Artists applying to the nation’s first artist residency program will no longer have to submit reference letters as part of their application.
This week, MacDowell, an artist’s residency program in New Hampshire, announced it will temporarily suspend the longstanding requirement beginning Nov. 1, its next application period.
“We’ve been hearing for some time that reference letters are a barrier to equitable and fair treatment of all artist populations,” said admissions director Courtney Bethel in a press release. “So in line with our moves to increase equity and access in our culture at MacDowell, we’ve decided to experiment with dropping them as an application requirement.”
Jonathan Gourlay, MacDowell’s communication manager, said the decision was the result of a series of admissions department meetings after applicants and fellows had raised concerns over equity.
“Over the past two years, we’ve been diving deep into our diversity, equity, inclusion and access protocols, really trying to walk the walk,” Gourlay said. “We just don’t think that a reference letter is a fair or equitable evaluation tool.” He added that MacDowell’s recently developed video interview process will provide better information, “as we emphasize the artist’s work samples and proposal over the word of someone.” Gourlay expressed confidence that the change will eventually become permanent.
Wei Tchou, a 2020 fellow, welcomed the news.
Though the reference letter requirement was not a barrier to her, it felt like “an unnecessary piece of gatekeeping,” said Tchou, a freelance writer and editor. And she is taking the announcement with a grain of salt.
“There’s no automatic fix for equity … but since I’ve been involved with the community, MacDowell has been very thoughtful about how they’re trying to renegotiate their relationship with equity among the artistic community,” she said. “Do I think that eliminating this requirement is going to fix it? Obviously not, but to me, when I saw that it was gone, I think it probably makes a lot of people feel more excited and that they’re capable of applying, and that’s rad.”
In an email, poet Christopher Soto called eliminating the requirement a “nice gesture towards equity,” but one that does little to increase access to the institution among marginalized people.
“The only artist residency that I have ever gone to was a two night stay at a hotel, near where I lived in New York. This is because I could never get enough time away from work,” said Soto. He believes many fellowships are not financially sustainable for artists who must work full time to earn income. MacDowell fellows can request residencies of up to six weeks and are responsible for traveling costs, though funding is available based on financial need.

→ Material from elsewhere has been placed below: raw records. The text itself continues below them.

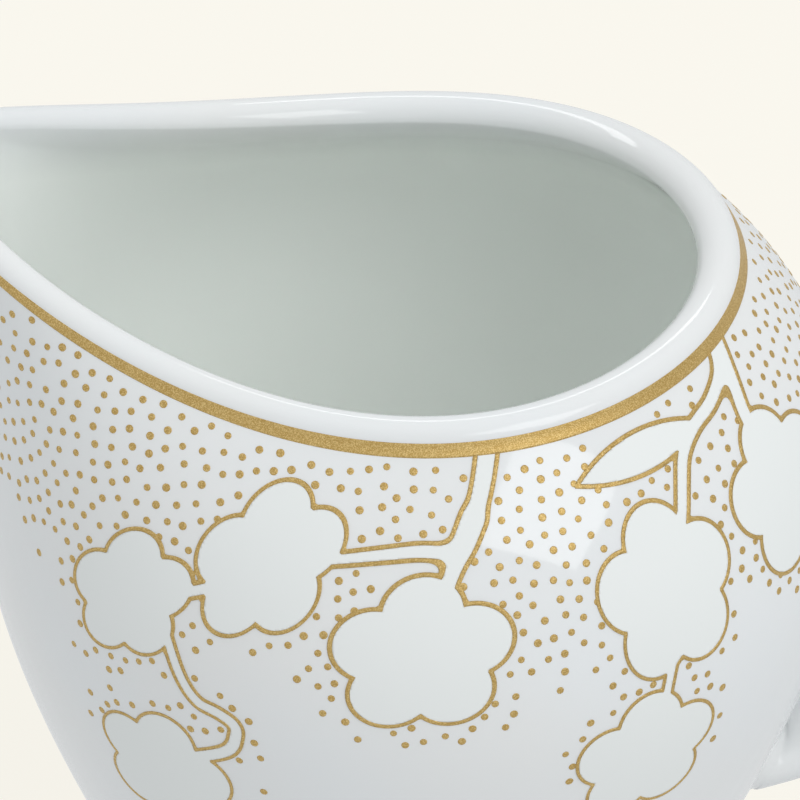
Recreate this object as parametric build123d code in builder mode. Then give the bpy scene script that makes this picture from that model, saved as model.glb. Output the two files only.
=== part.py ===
"""A small porcelain cream jug: round belly, rolled lip, raised spout, luted handle and fired gold decoration.

Millimetres. +Z is up, the spout points to -X and the handle to +X. The origin is the centre of the foot ring,
on the plane the jug stands on. The jug is symmetric about the plane Y = 0.
"""

import os
from math import comb, cos, hypot, pi, radians, sin

from build123d import *

# ---------------------------------------------------------------------------------------------------------
# Driving dimensions
# ---------------------------------------------------------------------------------------------------------

# Belly: Bezier ordinates of the wall's radius, at even steps from the foot (level 0) to the lip (level 1)
BELLY_RADII = (18.9, 27.2, 31.3, 45.1, 46.2, 30.0)
SIDE_HEIGHT = 78.0  # the lip's height at the jug's sides, where its roll begins

# Spout: how far the lip runs out past the round mouth, and how it grows up the wall
SPOUT_REACH = 15.7
SPOUT_SHARPNESS = 3.4
SPOUT_PINCH = 0.08
SPOUT_PINCH_POWER = 2.25
SPOUT_START = 0.512
SPOUT_GROWTH = 4.45

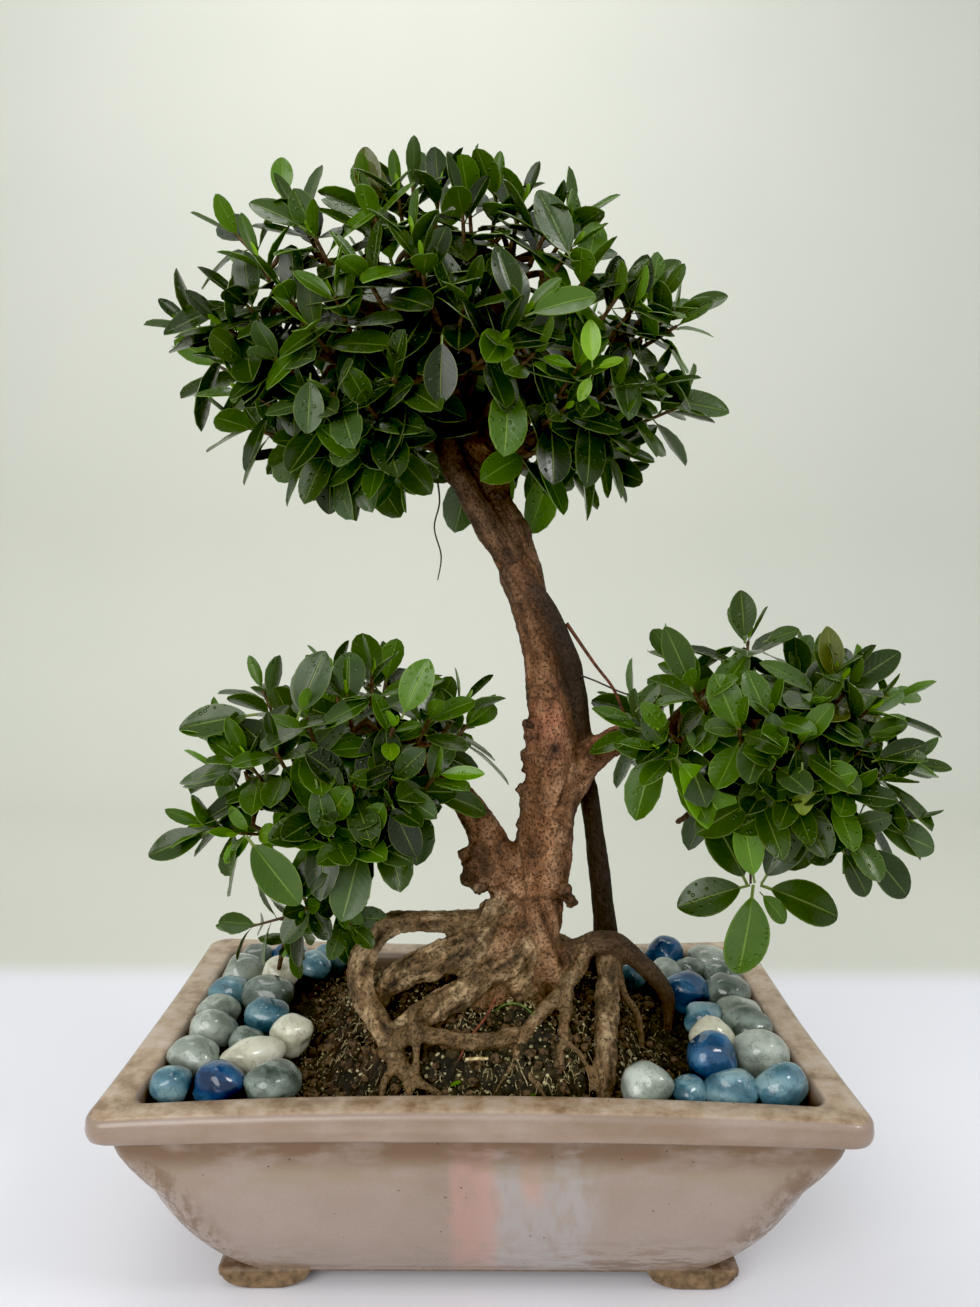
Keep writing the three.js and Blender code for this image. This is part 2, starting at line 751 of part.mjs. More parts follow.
function boxesMeet(a, b) {
  const boxA = a.boundingBox();
  const boxB = b.boundingBox();
  return [0, 1, 2].every(
    (k) => boxA.min[k] < boxB.max[k] && boxB.min[k] < boxA.max[k],
  );
}

const touches = (piece, others) =>
  others.some((o) => boxesMeet(piece, o) && piece.intersect(o).volume() > 1e-6);

// One spray: twigs from the hub to each cluster, with every leaf that clears the rest.
function spraySolid(name, spray, others) {
  const hub = v3(...spray.hub);
  const centre = padCentres[name.split("_")[0]];
  let whole = null;
  spray.shoots.forEach((shoot, index) => {
    const tip = v3(...shoot);
    const axis = tip.clone().sub(centre).normalize();
    axis.z += upwardPull;
    axis.normalize();
    const before = tip.clone().addScaledVector(axis, -16);
    const twigRoute = [hub, hub.clone().lerp(before, 0.55), before, tip].map((p, i) => [
      ...p.toArray(),
      shootRadius * (1.5 - 0.17 * i),
    ]);
    const twig = limb(twigRoute, 3, 3);
    if (touches(limb(twigRoute, 3, 3, gap), others)) return;
    whole = whole ? whole.add(twig) : twig;
    const phase = index * 2.1 + hub.x;
    const wide = shootLeaves(tip, axis, phase, gap * 2);
    shootLeaves(tip, axis, phase, 0).forEach((blade, i) => {
      if (!touches(wide[i], others)) whole = whole.add(blade);
    });
  });
  return whole;
}

// ---- assembly ----
addPiece("pot", geometryOf(potSolid()), glaze);

const screenCutters = [];
for (const [name, side] of [["left", -1], ["right", 1]]) {
  addPiece("drain_screen_" + name, drainScreen(side * drainOffset), plastic);
  const room = screenSize + 2 * gap;
  const cutter = new THREE.BoxGeometry(room, room, 2 * (screenThickness + 3 * gap));
  cutter.translate(side * drainOffset, 0, floorTop);
  screenCutters.push(solidOf(cutter));
}

const wood = woodSolid(0);
const woodCutter = woodSolid(gap);
addPiece("tree_wood", geometryOf(wood), bark);
addPiece("soil", geometryOf(soilSolid(woodCutter, screenCutters)), earth);

const stones = [];
for (const [side, rows] of Object.entries(pebbleRows)) {
  rows.forEach(([x, y, z, width, depth, height, turn, colour], index) => {
    stones.push({
      name: `pebble_${side}_${String(index + 1).padStart(2, "0")}`,
      at: v3(x, y, z),
      half: v3(width, depth, height).divideScalar(2),
      turn: THREE.MathUtils.degToRad(turn),
      colour,
    });
  });
}
settle(stones);
for (const stone of stones) {
  addPiece(stone.name, pebble(stone), finish(stoneColours[stone.colour], 0.2));
}

const grown = [woodCutter, ...stones.map((stone) => solidOf(pebble(stone)))];
for (const [name, spray] of Object.entries(sprays)) {
  const others = grown.slice(1);
  const whole = spraySolid(name, spray, others).subtract(woodCutter);
  const bodies = whole.decompose();
  const largest = bodies.reduce((a, b) => (a.volume() > b.volume() ? a : b));
  addPiece(name, geometryOf(largest), greenLeaf);
  grown.push(largest);
}

// The frame's origin is the bottom centre of the whole object's box.
const wholeBox = new THREE.Box3().setFromObject(group);
const middle = wholeBox.getCenter(v3());
group.position.set(-middle.x, -middle.y, -wholeBox.min.z);

export default group;
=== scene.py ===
# A potted fig bonsai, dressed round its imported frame. Sizes are millimetres from the pot's centre.
import math
import random

import bmesh
import bpy
from mathutils import Matrix, Vector, noise
from mathutils.kdtree import KDTree


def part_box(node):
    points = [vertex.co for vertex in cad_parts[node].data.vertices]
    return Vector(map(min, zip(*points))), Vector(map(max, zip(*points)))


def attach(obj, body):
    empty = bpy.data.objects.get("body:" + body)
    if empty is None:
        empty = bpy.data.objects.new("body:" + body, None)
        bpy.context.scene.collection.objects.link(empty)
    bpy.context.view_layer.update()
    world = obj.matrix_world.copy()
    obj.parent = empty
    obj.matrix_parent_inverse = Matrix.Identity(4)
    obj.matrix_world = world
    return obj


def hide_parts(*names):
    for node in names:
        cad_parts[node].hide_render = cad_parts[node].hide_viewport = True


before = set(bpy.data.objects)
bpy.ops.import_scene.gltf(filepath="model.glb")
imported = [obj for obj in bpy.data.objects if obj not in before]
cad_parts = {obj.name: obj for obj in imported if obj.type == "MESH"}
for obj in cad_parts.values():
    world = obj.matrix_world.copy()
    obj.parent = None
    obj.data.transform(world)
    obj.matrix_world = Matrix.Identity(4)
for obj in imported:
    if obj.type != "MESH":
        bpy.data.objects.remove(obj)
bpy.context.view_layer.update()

mm = 0.001
up = Vector((0, 0, 1))
potLow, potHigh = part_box("pot")
potCentre = Vector(((potLow.x + potHigh.x) / 2, (potLow.y + potHigh.y) / 2, 0))


def place(x, y, z):  # millimetres from the pot's centre to metres in the frame
    return Vector((x, y, z)) * mm + potCentre


def srgb(red, green, blue):  # a screen colour as the linear one that shaders take
    channels = [c / 255 for c in (red, green, blue)]
    linear = [c / 12.92 if c <= 0.04045 else ((c + 0.055) / 1.055) ** 2.4 for c in channels]
    return (*linear, 1.0)


def clamp(value, low=0.0, high=1.0):
    return max(low, min(high, value))


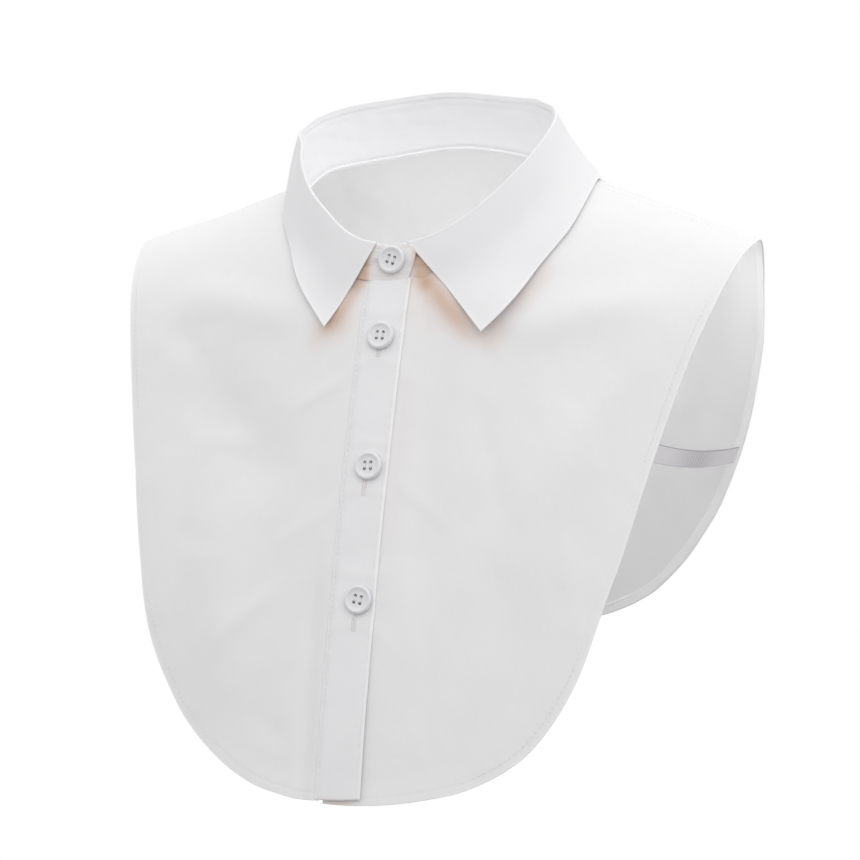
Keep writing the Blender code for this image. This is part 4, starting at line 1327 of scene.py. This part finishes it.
# each pair of holes, one above the other, holds one strand that comes up, runs over and goes down again
t = np.linspace(0, 1, STRAND_RINGS)
path_y = np.clip(-np.cos(np.pi * t) * STRAND_ACROSS, -1, 1) * STRAND_REACH
steep, power = STRAND_STEEP
path_z = np.clip(np.sin(np.pi * t) * steep, 0, 1) ** power
path = np.stack([0 * t, path_y, THREAD_DOWN + (THREAD_TOP - THREAD_DOWN) * path_z], -1)
bent = np.cross(unit(np.gradient(path, axis=0)), X_AXIS)
strand = path[:, None] + turned_rings(STRAND_SIDES, X_AXIS, bent) * STRAND_RADIUS
strands = np.stack([strand + X_AXIS * hole_x for hole_x in (-HOLE_OFFSET, HOLE_OFFSET)])
thread_mesh = tube_mesh("button_thread", [strands])

foot, head = stand_at(360.0, 0.0), stand_at(360.0, TAB_TOP)
up_tab = unit(head - foot)
tab_normal = np.cross(up_tab, X_AXIS)
tab_normal *= -np.sign(tab_normal[1])
tab_place = foot + up_tab * TAB_BUTTON_HEIGHT + tab_normal * (STAND_WALL / 2 + BUTTON_GAP)
places = [(tab_place + X_AXIS * TAB_BUTTON_X, tab_normal)]
for bx, b_arc in np.array(BUTTONS)[:, :, None]:
    lift = ridges(bx, b_arc, FOLDS) + PLACKET_OUT + PLACKET_WALL / 2 + BUTTON_GAP
    place, normal = raised(bx, b_arc, lift)
    places.append((place[0], normal[0]))
for number, (place, normal) in enumerate(places, 1):
    turned = Vector(normal).to_track_quat("Z", "Y").to_matrix().to_4x4()
    turned = Matrix.Translation(Vector(place - normal * BUTTON_SINKS[number - 1]) * MM) @ turned
    turned = turned @ Matrix.Rotation(math.radians(BUTTON_TURNS[number - 1]), 4, "Z")
    mesh = button_mesh.copy()
    mesh.transform(turned)
    mesh.shade_smooth()
    mesh.set_sharp_from_angle(angle=math.radians(BUTTON_SHARP))
    add_piece(f"shirt_button_{number}", mesh, pearl, "pearl_button", f"button_{number}")
    mesh = thread_mesh.copy()
    mesh.transform(turned)
    add_piece(f"button_thread_{number}", mesh, thread, "shirting")
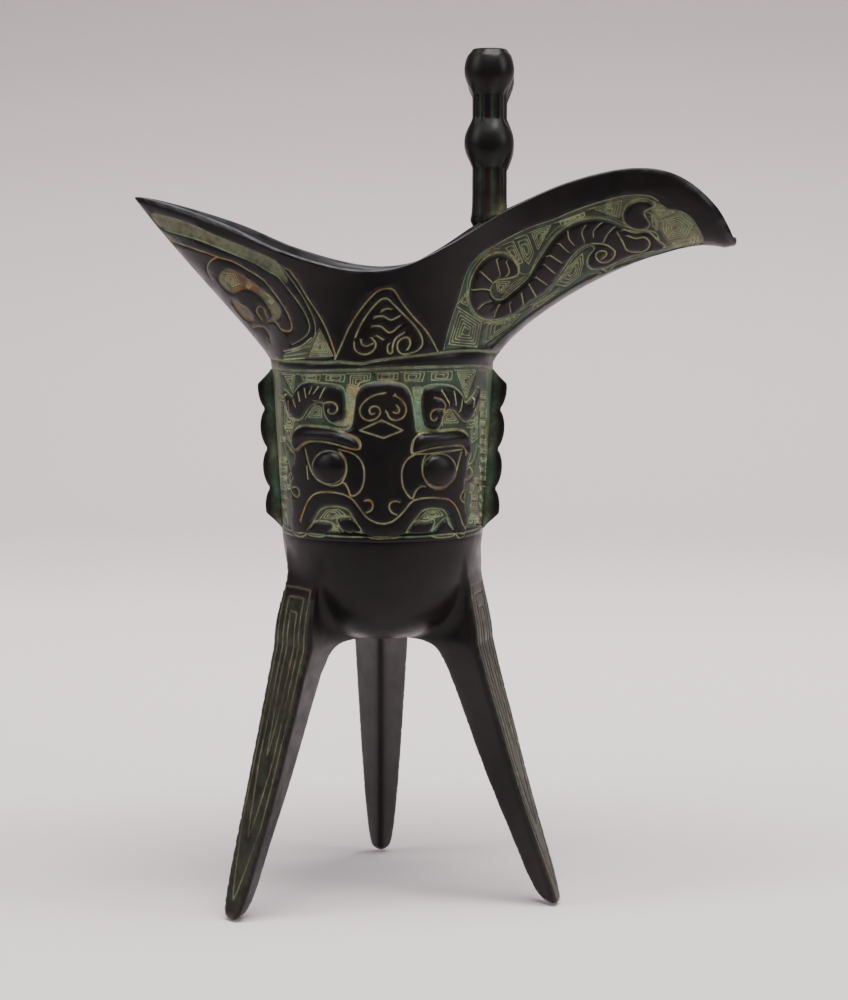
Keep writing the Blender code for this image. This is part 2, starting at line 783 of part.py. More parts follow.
def flange(side, collection):
    # A fin with round lobes that stands on the band under the spout or the tail.
    lobe = (flange_top - flange_bottom) / flange_lobes
    outline = [(body_radius(flange_top) - wall / 2, flange_top)]
    for i in range(flange_lobes):
        high = flange_top - i * lobe
        for share in (0.08, 0.25, 0.5, 0.75, 0.92):
            height = high - share * lobe
            swell = math.sin(share * math.pi) ** 0.5
            reach = flange_notch + (flange_reach - flange_notch) * swell
            from_end = min(flange_top - height, height - flange_bottom)
            reach *= min(1.0, 0.1 + from_end / (0.4 * lobe))
            outline.append((body_radius(height) + reach, height))
    outline.append((body_radius(flange_bottom) - wall / 2, flange_bottom))
    name = "flange_spout" if side > 0 else "flange_tail"
    made = outline_solid(name, outline, flange_thickness, flange_edge, collection)
    made.rotation_euler = (math.pi / 2, 0.0, 0.0 if side > 0 else math.pi)
    return made


def handle(collection):
    # A strap that leaves the band under the neck and comes back to it above the bowl.
    inside = body_radius(handle_top) - wall / 2
    low_inside = body_radius(handle_bottom) - wall / 2
    far = body_radius(handle_top) + handle_reach
    climb = handle_top - handle_bottom
    route = [(inside + out * (far - inside), handle_top - down * climb) for out, down in handle_route]
    route.append((low_inside, handle_top - handle_end_drop * climb))
    widths = np.array(handle_thicknesses) * handle_thickness / 2
    middle = spline(route, False, 3)
    half = np.interp(np.linspace(0, 1, len(middle)), np.linspace(0, 1, len(widths)), widths)
    along = np.gradient(middle, axis=0)
    along /= np.linalg.norm(along, axis=1, keepdims=True)
    normal = np.stack([-along[:, 1], along[:, 0]], axis=1) * half[:, None]
    outline = np.vstack([middle + normal, (middle - normal)[::-1]])
    made = outline_solid("handle", outline, handle_width, handle_edge, collection)
    made.rotation_euler = (math.pi / 2, 0.0, math.pi / 2)
    return made


def bronze():
    material = bpy.data.materials.new("dark_bronze")
    material.use_nodes = True
    shader = material.node_tree.nodes["Principled BSDF"]
    shader.inputs["Base Color"].default_value = (0.035, 0.027, 0.022, 1.0)
    shader.inputs["Metallic"].default_value = 0.85
    shader.inputs["Roughness"].default_value = 0.38
    return material


def clear_scene():
    for thing in list(bpy.data.objects):
        bpy.data.objects.remove(thing)


def main():
    clear_scene()
    parts = bpy.data.collections.new("jue")
    cutters = bpy.data.collections.new("joined_shapes")
    for collection in (parts, cutters):
        bpy.context.scene.collection.children.link(collection)

    vessel = new_object("jue_vessel", cup_half(), parts)
    mirror = vessel.modifiers.new("back_half", "MIRROR")
    mirror.use_axis = (False, True, False)
    mirror.merge_threshold = 0.00001

    joined = [leg(i, cutters) for i in range(len(leg_angles))]
    joined += [post(side, cutters) for side in (-1, 1)]
    joined += [flange(side, cutters) for side in (1, -1)]
    joined.append(handle(cutters))
    for shape in joined:
        shape.hide_render = True
        shape.display_type = "WIRE"
        union = vessel.modifiers.new("join_" + shape.name, "BOOLEAN")
        union.operation = "UNION"
        union.solver = "EXACT"
        union.object = shape

    # The origin is under the middle of the whole vessel, on the plane of its feet.
    bpy.context.view_layer.update()
    graph = bpy.context.evaluated_depsgraph_get()
    shaped = vessel.evaluated_get(graph)
    corners = np.array([tuple(c) for c in shaped.bound_box])
    middle = (corners.min(axis=0) + corners.max(axis=0)) / 2
    base = bpy.data.objects.new("jue_base", None)
    parts.objects.link(base)
    base.location = (-middle[0], -middle[1], -corners[:, 2].min())
    for thing in [vessel] + joined:
        thing.parent = base

    vessel.data.materials.append(bronze())
    for thing in [vessel] + joined:
        thing.data.shade_smooth()
        thing.data.set_sharp_from_angle(angle=math.radians(35.0))


main()
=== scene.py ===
# Bronze jue: the finished casting with its carved bands, dark skin and green fill.
# Lengths are millimetres from the cup's own axis until a mesh is made:
# x runs to the spout, y to the back, z up.

import math

import bmesh
import bpy
import numpy as np
from mathutils import Euler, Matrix, Vector, geometry, kdtree
from mathutils.bvhtree import BVHTree


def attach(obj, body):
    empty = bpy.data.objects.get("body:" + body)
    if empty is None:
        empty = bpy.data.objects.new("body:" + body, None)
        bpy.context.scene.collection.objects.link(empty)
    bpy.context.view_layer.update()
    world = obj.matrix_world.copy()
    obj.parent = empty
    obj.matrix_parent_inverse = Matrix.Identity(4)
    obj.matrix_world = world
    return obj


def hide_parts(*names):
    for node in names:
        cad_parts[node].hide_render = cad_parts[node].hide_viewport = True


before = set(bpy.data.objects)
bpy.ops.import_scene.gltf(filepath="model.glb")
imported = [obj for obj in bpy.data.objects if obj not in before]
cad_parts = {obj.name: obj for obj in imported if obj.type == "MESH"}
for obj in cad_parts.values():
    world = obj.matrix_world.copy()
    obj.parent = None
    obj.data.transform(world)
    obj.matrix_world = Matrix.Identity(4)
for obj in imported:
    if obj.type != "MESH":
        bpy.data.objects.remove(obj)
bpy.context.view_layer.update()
print("packed vessel loaded")

mm = 0.001
axisPlace = np.array([-12.983, -7.444, 0.0])  # where the cup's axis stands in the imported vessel

cup = dict(
    neckRadius=27.5, neckHeight=134.8, bandRadius=25.0, bandBottom=92.8,
    bowlBottom=66.0, bowlTaper=0.12, wall=2.6, tipWall=1.7, rimWall=2.1, rimCrown=0.4,
    spoutReach=86.6, tailReach=61.1, halfMouth=30.7, mouthHeight=157.8,
    spoutRise=24.1, tailRise=17.3, rimRun=10.0,
    columns=120, bandRows=22, flareRows=26, insideRows=14, insideBandRows=10,
)

# The rim as shares of reach, half width and rise, from each tip inward.
spoutRim = (
    (1.00, 0.00, 0.25), (0.94, 0.29, 0.62), (0.83, 0.435, 0.925), (0.70, 0.50, 1.0),
    (0.53, 0.60, 0.866), (0.355, 0.775, 0.58), (0.20, 0.92, 0.245), (0.06, 0.985, 0.025),
)
tailRim = (
    (0.12, 0.98, 0.01), (0.385, 0.84, 0.265), (0.606, 0.603, 0.605), (0.80, 0.34, 0.84),
    (0.94, 0.13, 0.975), (1.00, 0.0, 1.0),
)
spoutKeel = ((0.092, 0.38), (0.643, 1.065))
tailKeel = ((0.06, 0.13), (0.685, 0.645))

flareSpan = cup["mouthHeight"] - cup["neckHeight"] + cup["rimRun"]
rimStation = cup["neckHeight"] + flareSpan


def nearestTree(points):
    # finds the nearest of the points, which may lie in a plane
    tree = kdtree.KDTree(len(points))
    for i, point in enumerate(points):
        tree.insert((*point, 0.0)[:3], i)
    tree.balance()
    return tree


def ease(value):
    value = np.clip(value, 0.0, 1.0)
    return value * value * (3.0 - 2.0 * value)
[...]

Catherine Campbell, the head of brand marketing for a pottery company by day and a novelist and essayist by night, had stopped applying to the fellowship years ago because of the requirement.
“Reference letters sort of force you to maintain what are relatively superficial relationships with folks who may no longer be invested in your writing because of the sheer amount of time that has passed,” said Campbell, who got her MFA in 2013.
With the requirement scrapped for now, Campbell said she plans to apply for the upcoming season.
MacDowell also announced that it was decreasing annual application deadlines and their corresponding residency seasons from three to two. The new schedule will help staff and admission panelists manage the growing number of applicants.
“This move will result in two six-month residency periods, fall through winter for the February application deadline, and spring through summer for a new September deadline,” Bethel said in the statement.
Some 300 artists across seven disciplines — architecture, film/video, interdisciplinary arts, literature, music composition, theatre, and visual arts — are awarded fellowships every year.
Founded in 1907, MacDowell is particularly known for supporting authors; notable fellows have included Audre Lorde, James Baldwin, Michael Chabon, Leonard Bernstein, Ta-Nehisi Coates, Cathy Park Hong, Jacqueline Woodson and Ayad Akhtar.
Last year, MacDowell dropped “colony” from its name in response to feedback from fellows and the larger artistic community.